The BCP was meant to be a prayer book, a service book, for use in common, meaning shared by everyone. Against the background of all the different strands of the Reformation, the BCP was a powerful tool for reconciliation.

So the fact that tonight we are using the BCP, a prayer book written 700 years ago which goes back even earlier in its origins, is, I think, very apt in the context of Churches Together: in the context of our variety, all our different ways of worshipping, in our seven churches.

Just like the time of St Paul. Faithful Christians in Ephesus, in Rome, in Corinth, in Colossae, in Galatia, were all confronting something which was far bigger than they were, and they didn’t know what the right answers were.

St Paul talked about it in 1 Corinthians 1:12.

‘ …. each of you says, ‘I belong to Paul’, or ‘I belong to Apollos’, or ‘I belong to Cephas’, or ‘I belong to Christ.’

Which one of these great preachers had it right?
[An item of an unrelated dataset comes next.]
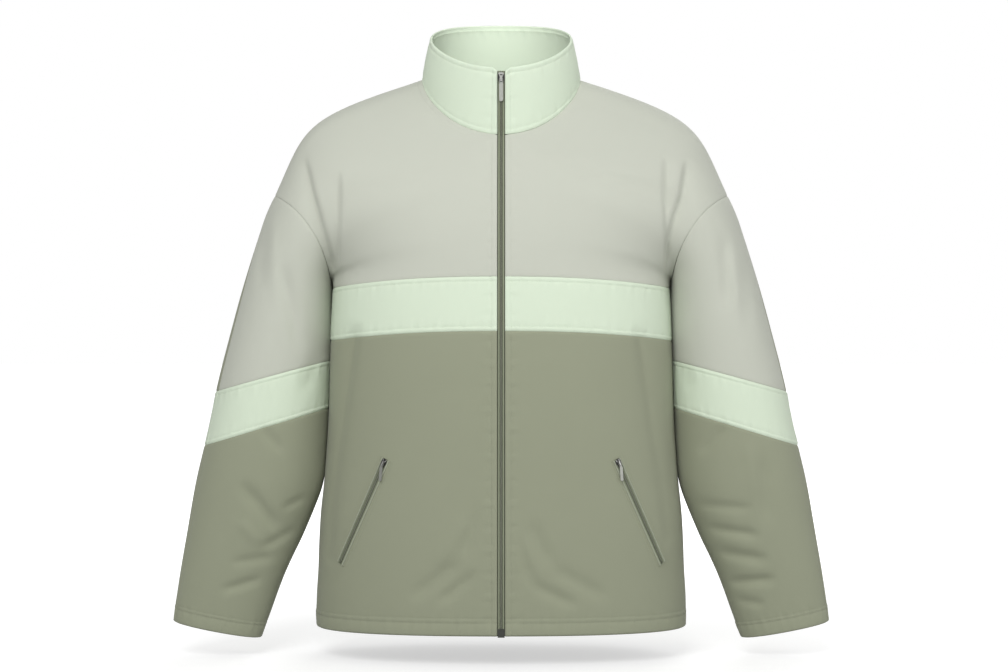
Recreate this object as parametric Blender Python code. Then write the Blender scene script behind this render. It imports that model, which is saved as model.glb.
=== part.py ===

Terribly important; once you are confronted by the Revelation, the Good News, that God cares for us, that He sent His only Son: nothing is more important than to respond appropriately.

But, as the Roman poet Terence said, ‘Quot homines, tot sententiae’ – (for as many as there are people, there are just as many opinions). That’s why the message of Ephesians is so very important. Its message of reconciliation, coming together, of agreeing together – even in circumstances where we disagree – is vitally important.

So he came and proclaimed peace to you who were far off and peace to those who were near; for through him both of us have access in one Spirit to the Father. So then you are no longer strangers and aliens, but you are citizens with the saints and also members of the household of God.

I pray that that has been your experience in our Lent course – and that it will continue to be: that you will come and share with us here, and we will come and share with you. In our different ways, we will spread the good news of Christ and will receive the good news of Christ; and we will live like people who have seen the Kingdom.